Мама, очевидно утомившаяся от погони за пострадавшим и от врачевания, а может быть, увидев бледное, заострившееся Лорочкино лицо, сказала усталым, бесцветным голосом:
– Сядь, Лора, в кресло… Сядь и подумай. Подумай хорошенько. И будешь сидеть, пока не поймёшь.
Лорочка уже давно всё поняла, она поняла всё, пока лязгал пинцет, пока визжал Женька, пока звучали ужасные слова: иголка, йод, кровь, огонь. Но надо ещё что-то понять, надо сесть в кресло… Чёрное и необитаемое, оно было холодным, и Лорочкины ножки над чулочками, которые были пристёгнуты к лифчику резинками, прилипли к коже сидения, и Лорочке показалось, что оно не только обжигающе холодное, но и мокрое. Уходя из кухни, мама погасила свет, оставив, впрочем, бра над телефоном в прихожей. Лорочка осталась одна. Само по себе, это было неприятно – полумрак, одиночество, холодное чёрное кресло. Но всё же, наказание, против ожидания, оказалось довольно мягким. Правда, по мере того, как проходило время, а из дальней комнаты доносились повеселевшие голоса домочадцев, развлекавших раненого Женьку, Лорочке становилось всё обидней. Ведь никто, наверное, не видел мерзотного портрета с огромными ушами и с каплей под длиннющим носом с набалдашником на конце. А чего стоит это – «Вора»! Знали бы они все, как она каждый день сотни раз ломает язык, пытаясь упереть его в зубы, чтоб научиться, научиться, наконец, легко и непринуждённо говорить – «Л-л-лорочка», вместо «Ворочка». Слёзы обиды мутными линзами стояли в немигающих глазах Лорочки, когда в кухню вошла бабушка и включила свет.

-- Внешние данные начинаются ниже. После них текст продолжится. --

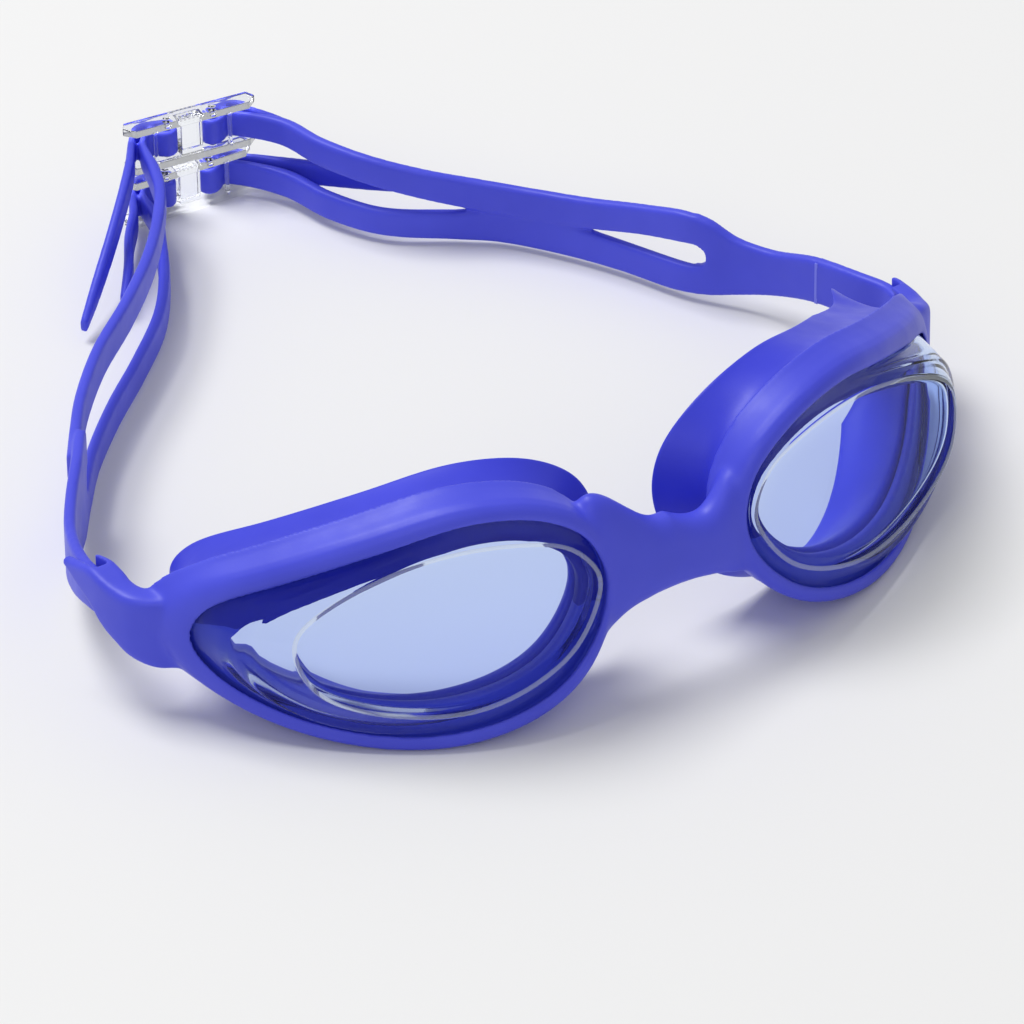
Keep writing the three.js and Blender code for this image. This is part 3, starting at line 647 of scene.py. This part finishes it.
def left_strap():
    t = STRAP_THICKNESS
    single = [
        (-LUG_X, LUG_Y, -8.1, 0.3, t), (-78, 52, -8.2, 0.1, t), (-76.4, 58.7, -10.5, -1.2, t),
        (-73, 66.9, -13.5, -2.6, t), (-67.9, 75, -17, -2.8, t), (-61.8, 83.2, -19.5, -2.2, t),
        (-59, 87.2, -20.2, -2.2, t), (-57.4, 89.4, -20.3, -2.4, t),
    ]
    upper = [
        (-61.8, 84.8, -9, -3.4, t), (-57.4, 91, -9.2, -2.8, t), (-51.6, 98.9, -9.4, -3, t),
        (-41.8, 109.6, -9.6, -3.2, t), (-30.4, 119.4, -9.6, -3.4, t), (-20.3, 129.2, -9.6, -3.8, t),
        (-12.6, 138.4, -9.8, -4.4, t), (-6, 148, -9.9, -4.7, t), (-3.4, 154, -9.9, -4.7, t),
    ]
    lower = [
        (-61, 84.6, -19.6, -15, t), (-55.6, 91.8, -20.5, -14.8, t), (-49.5, 99.5, -20.6, -15, t),
        (-39.7, 109.3, -20.7, -15, t), (-29, 118.6, -20.7, -15, t), (-18.4, 128.8, -20.7, -15, t),
        (-11.2, 138.8, -20.5, -15, t), (-6, 148.4, -20.1, -14.8, t), (-3.2, 154, -19.9, -14.7, t),
    ]
    upper_tail = [
        (-6, 158, -9.9, -4.9, 1.6), (-11.6, 151.6, -11.2, -6.2, 1.6), (-17.6, 145.6, -13.6, -8.8, 1.6),
        (-24.4, 139.8, -17.4, -13.4, 1.6), (-29, 136.2, -20, -17.4, 1.4),
    ]
    lower_tail = [
        (-5.8, 157.6, -19.8, -14.6, 1.6), (-10.4, 151.6, -19.8, -14.6, 1.6),
        (-15, 144.4, -19.8, -15, 1.6), (-19.6, 138.4, -19.6, -16.8, 1.4),
    ]
    bands = [
        (strap_end(-1, LUG_LEFT_Z)[:-1] + single, 110),
        (upper + clip_turn("upper", -1) + upper_tail, 280),
        (lower + clip_turn("lower", -1) + lower_tail, 280),
    ]
    return strap_mesh("strap_band_left", bands, (-57.4, 89.4, -12, 2.7, (-0.8, 0.6), 6))


# ---- Clips ------------------------------------------------------------------------------------------

def clip_prism(outline, low, high):
    """A flat plate of a clip, from its plan outline (along, back) and two heights."""
    rings = [np.array([(a, b, z) for a, b in outline]) for z in (low, high)]
    return stack("plate", rings)


def rounded_bar(length, depth, bevel):
    half = length / 2
    return [(-half, depth / 2 - bevel), (-half + bevel, -depth / 2), (half - bevel, -depth / 2),
            (half, depth / 2 - bevel), (half - bevel / 2, depth / 2), (bevel / 2 - half, depth / 2)]


def circle_outline(along, back, radius, points=24):
    angles = np.linspace(0, 2 * math.pi, points, endpoint=False)
    return [(along + radius * math.cos(a), back + radius * math.sin(a)) for a in angles]


def oblong(middle, half, front, back):
    return [(middle - half, front), (middle + half, front), (middle + half, back),
            (middle - half, back)]


def clip_mesh(name, clip):
    """Two rails, a ribbed middle plate, a pin in each window and a thin bar at each end."""
    offset = (CLIP_HEIGHT - CLIP_RAIL) / 2
    rail = CLIP_RAIL / 2
    parts = []
    for sign in (-1, 1):
        parts.append(clip_prism(rounded_bar(CLIP_LENGTH, CLIP_DEPTH, CLIP_BEVEL),
                                sign * offset - rail, sign * offset + rail))
        parts.append(clip_prism(circle_outline(sign * CLIP_PIN, 0, CLIP_PIN_RADIUS),
                                -offset, offset + rail + CLIP_PIN_HEAD))
        parts.append(clip_prism(circle_outline(sign * CLIP_BAR, CLIP_BAR_FRONT, CLIP_BAR_RADIUS),
                                -offset, offset))
    parts.append(clip_prism(oblong(0, PLATE_HALF, PLATE_FRONT, PLATE_BACK), -offset, offset))
    for rib in np.linspace(-RIB_SPAN, RIB_SPAN, RIB_COUNT):
        parts.append(clip_prism(oblong(rib, RIB_HALF, RIB_FRONT, RIB_BACK),
                                offset, offset + rail + RIB_RISE))
    piece = moulded(join(name, parts), CLIP_VOXEL, CLIP_ROUNDS)
    x, z, turn = CLIPS[clip]
    centre = (np.array([x, CLIP_CENTRE_DEPTH, z]) + ORIGIN) * MM
    base = Matrix.Translation(Vector(ORIGIN * MM))
    spin = Matrix.Translation(Vector(centre)) @ Matrix.Rotation(turn, 4, "Z")
    piece.data.transform(spin @ base.inverted())
    return piece


# ---- Materials ----------------------------------------------------------------------------------------

def new_material(name, **values):
    """A Principled material; values are its own socket values."""
    material = bpy.data.materials.new(name)
    material.use_nodes = True
    shader = material.node_tree.nodes["Principled BSDF"]
    for key, value in values.items():
        shader.inputs[key.replace("_", " ")].default_value = value
    return material, material.node_tree, shader


def noise(tree, scale, detail=2, roughness=0.5):
    """A noise in the object's own space, so it stays with the piece."""
    place_node = tree.nodes.new("ShaderNodeTexCoord")
    node = tree.nodes.new("ShaderNodeTexNoise")
    node.inputs["Scale"].default_value = scale
    node.inputs["Detail"].default_value = detail
    node.inputs["Roughness"].default_value = roughness
    tree.links.new(place_node.outputs["Object"], node.inputs["Vector"])
    return node


def mapped(tree, source, low, high):
    node = tree.nodes.new("ShaderNodeMapRange")
    node.inputs["To Min"].default_value = low
    node.inputs["To Max"].default_value = high
    node.inputs["From Min"].default_value = 0.3
    node.inputs["From Max"].default_value = 0.7
    tree.links.new(source, node.inputs["Value"])
    return node.outputs["Result"]


def silicone(name, shade, light, roughness, glow):
    """Soft matte silicone: faint mottling in colour and sheen, and a fine moulded grain."""
    material, tree, shader = new_material(
        name, IOR=1.41, Subsurface_Weight=glow, Subsurface_Scale=0.004, Coat_Weight=0.04,
        Coat_Roughness=0.35)
    shader.inputs["Subsurface Radius"].default_value = (0.3, 0.35, 1.0)
    ramp = tree.nodes.new("ShaderNodeValToRGB")
    ramp.color_ramp.elements[0].position = 0.3
    ramp.color_ramp.elements[0].color = (*shade, 1)
    ramp.color_ramp.elements[1].position = 0.7
    ramp.color_ramp.elements[1].color = (*light, 1)
    tree.links.new(noise(tree, 60, 3).outputs["Fac"], ramp.inputs["Fac"])
    tree.links.new(ramp.outputs["Color"], shader.inputs["Base Color"])
    tree.links.new(mapped(tree, noise(tree, 220, 4).outputs["Fac"], roughness - 0.05,
                          roughness + 0.05), shader.inputs["Roughness"])
    bump = tree.nodes.new("ShaderNodeBump")
    bump.inputs["Strength"].default_value = 0.06
    bump.inputs["Distance"].default_value = 0.0002
    tree.links.new(noise(tree, 2600, 3, 0.6).outputs["Fac"], bump.inputs["Height"])
    tree.links.new(bump.outputs["Normal"], shader.inputs["Normal"])
    return material


def clear_plastic(name, tint, ior, roughness, clearness=1.0, sheen=0.5):
    """Polished clear plastic with a trace of moulding ripple."""
    material, tree, shader = new_material(
        name, IOR=ior, Transmission_Weight=clearness, Base_Color=(*tint, 1),
        Specular_IOR_Level=sheen)
    tree.links.new(mapped(tree, noise(tree, 90, 2).outputs["Fac"], roughness, roughness + 0.02),
                   shader.inputs["Roughness"])
    bump = tree.nodes.new("ShaderNodeBump")
    bump.inputs["Strength"].default_value = 0.03
    bump.inputs["Distance"].default_value = 0.0005
    tree.links.new(noise(tree, 110, 1).outputs["Fac"], bump.inputs["Height"])
    tree.links.new(bump.outputs["Normal"], shader.inputs["Normal"])
    return material


# ---- Assembly -------------------------------------------------------------------------------------------

def finish_piece(piece, body, node, slot_name, *materials):
    for material in materials:
        piece.data.materials.append(material)
    shade_smooth(piece)
    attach(piece, body)
    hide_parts(node)
    return piece


def build_goggles():
    blue = silicone("silicone_blue", shade=(0.058, 0.07, 0.68), light=(0.07, 0.084, 0.75),
                    roughness=0.45, glow=0.06)
    soft = silicone("silicone_seal", shade=(0.035, 0.045, 0.62), light=(0.045, 0.055, 0.7),
                    roughness=0.42, glow=0.1)
    # A darker copy of the blue silicone for the frame behind the lenses' upper part: painted shade.
    deep = silicone("silicone_painted_shade", shade=(0.006, 0.008, 0.4), light=(0.009, 0.012, 0.48),
                    roughness=0.6, glow=0)
    # A paler copy of the blue silicone for the strap's mould line: a painted highlight along its ridge.
    pale = silicone("silicone_seam_painted_highlight", shade=(0.16, 0.18, 0.8), light=(0.2, 0.22, 0.88),
                    roughness=0.4, glow=0)
    lens = clear_plastic("lens_clear", (0.6, 0.72, 1.0), ior=1.25, roughness=0.01, sheen=0.3)
    # A half-clear, whitish copy of the lens plastic for the pane's rounded edge: a painted highlight.
    lens_edge_painted_highlight = clear_plastic("lens_edge_painted_highlight", (0.8, 0.89, 1.0), ior=1.5, roughness=0.1, clearness=0.75)
    clear = clear_plastic("clip_clear", (0.95, 0.97, 1.0), ior=1.5, roughness=0.03)
    # The frame's second slot holds the darker silicone: painted shade behind the lenses.
    finish_piece(frame_mesh(), "eyepiece", "frame", "frame_silicone", blue, deep)
    for side, piece in both_sides(lens_mesh).items():
        finish_piece(piece, "eyepiece", "lens_" + side, "lens_plastic", lens, lens_edge_painted_highlight)
        piece.visible_shadow = False
    for side, piece in both_sides(seal_mesh).items():
        finish_piece(piece, "eyepiece", "seal_" + side, "seal_silicone", soft)
    finish_piece(right_strap(), "strap", "strap_right", "strap_silicone", blue, pale)
    finish_piece(left_strap(), "strap", "strap_left", "strap_silicone", blue)
    for name in CLIPS:
        piece = clip_mesh("clear_clip_" + name, name)
        finish_piece(piece, "strap", "clip_" + name, "clip_plastic", clear)
        piece.visible_shadow = False


def spare_lenses(lamp):
    """Keeps a lamp's light off the lenses, where its reflection would be a white patch."""
    lit = bpy.data.collections.new(lamp.name + "_lit")
    for piece in bpy.data.objects:
        if piece.name.startswith("lens_shell"):
            lit.objects.link(piece)
    for entry in lit.collection_objects:
        entry.light_linking.link_state = "EXCLUDE"
    lamp.light_linking.receiver_collection = lit


def build_stage():
    """A pale floor, a soft light from above and behind, and even fill all round."""
    mesh = bpy.data.meshes.new("floor")
    corners = [(FLOOR_REACH * x, FLOOR_REACH * y, 0) for x, y in ((-1, -1), (1, -1), (1, 1), (-1, 1))]
    mesh.from_pydata(corners, [], [(0, 1, 2, 3)])
    floor = bpy.data.objects.new("floor", mesh)
    bpy.context.scene.collection.objects.link(floor)
    grey = (FLOOR_SHADE, FLOOR_SHADE, FLOOR_SHADE, 1)
    material, _, _ = new_material("floor_paint", Base_Color=grey, Roughness=0.9)
    floor.data.materials.append(material)
    world = bpy.data.worlds.new("studio")
    bpy.context.scene.world = world
    world.use_nodes = True
    world.node_tree.nodes["Background"].inputs["Color"].default_value = (1, 1, 1, 1)
    world.node_tree.nodes["Background"].inputs["Strength"].default_value = SKY_STRENGTH
    for name, (spot, size, power) in LAMPS.items():
        light = bpy.data.lights.new(name, "AREA")
        light.size = size
        light.energy = power
        lamp = bpy.data.objects.new(name, light)
        bpy.context.scene.collection.objects.link(lamp)
        lamp.location = spot
        lamp.rotation_euler = (-Vector(spot)).to_track_quat("-Z", "Y").to_euler()
        spare_lenses(lamp)


def build_camera():
    """The camera looks at the nose bridge from the left and above."""
    azimuth, elevation = math.radians(CAMERA_AZIMUTH), math.radians(CAMERA_ELEVATION)
    back = Vector((math.sin(azimuth) * math.cos(elevation),
                   -math.cos(azimuth) * math.cos(elevation), math.sin(elevation)))
    data = bpy.data.cameras.new("camera")
    data.sensor_width = CAMERA_SENSOR
    data.lens = CAMERA_LENS
    data.shift_x = CAMERA_SHIFT_X
    data.shift_y = CAMERA_SHIFT_Y
    data.clip_start, data.clip_end = 0.05, 20
    camera = bpy.data.objects.new("camera", data)
    bpy.context.scene.collection.objects.link(camera)
    camera.location = Vector(ORIGIN * MM) + back * CAMERA_DISTANCE
    camera.rotation_euler = (-back).to_track_quat("-Z", "Y").to_euler()
    bpy.context.scene.camera = camera


build_camera()
build_goggles()
build_stage()
bpy.context.scene.view_settings.view_transform = "Standard"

– Иди и попроси у Женика прощенье, – сказала она.
Лорочка сползла с кресла, вернее, отлипла от чёрной кожи, которая давно из холодной превратилась в горячую. Отлипла, но осталась стоять рядом с креслом.
– Ну, что же ты стоишь? Иди – надо отвечать за свои дела. Иди и расскажи, почему ты такая ужасная злюка.
– В это время в дверном проёме нарисовались мама и Женька. Он держал в руках серебряную кружечку с вензелем и кофейной ложечкой ел из неё гоголь-моголь, который в утешение сбила для него мама. Вообще-то кружечка с ручкой в виде лепестка, золочёная внутри, постоянно стояла на почётном месте в горке за стеклом и вынималась оттуда крайне редко. Обычно её извлекали для Лорочки, например, когда она болела, и надо было напоить её настоем травы с мёдом и глоточком кагора. Но в этот раз её достали для Женьки. Это обстоятельство доконало Лорочку. Её никто не любит, она больше никому не нужна. Ну и пусть уходят, веселятся, едят гоголь-моголь, пусть, пусть рисуют страшилищ и пишут под ними – Вора! А она навсегда останется в тёмном углу, в чёрном кресле наедине со своей никому не понятной обидой. Солёные, дрожащие на глазах линзы хлынули горячими ручьями и лились ещё долго, пока всё как-то само собой ни устроилось под общий гомон домашних. Детей уложили спать, все разошлись, а кресло чёрной громадой осталось стоять в своём углу.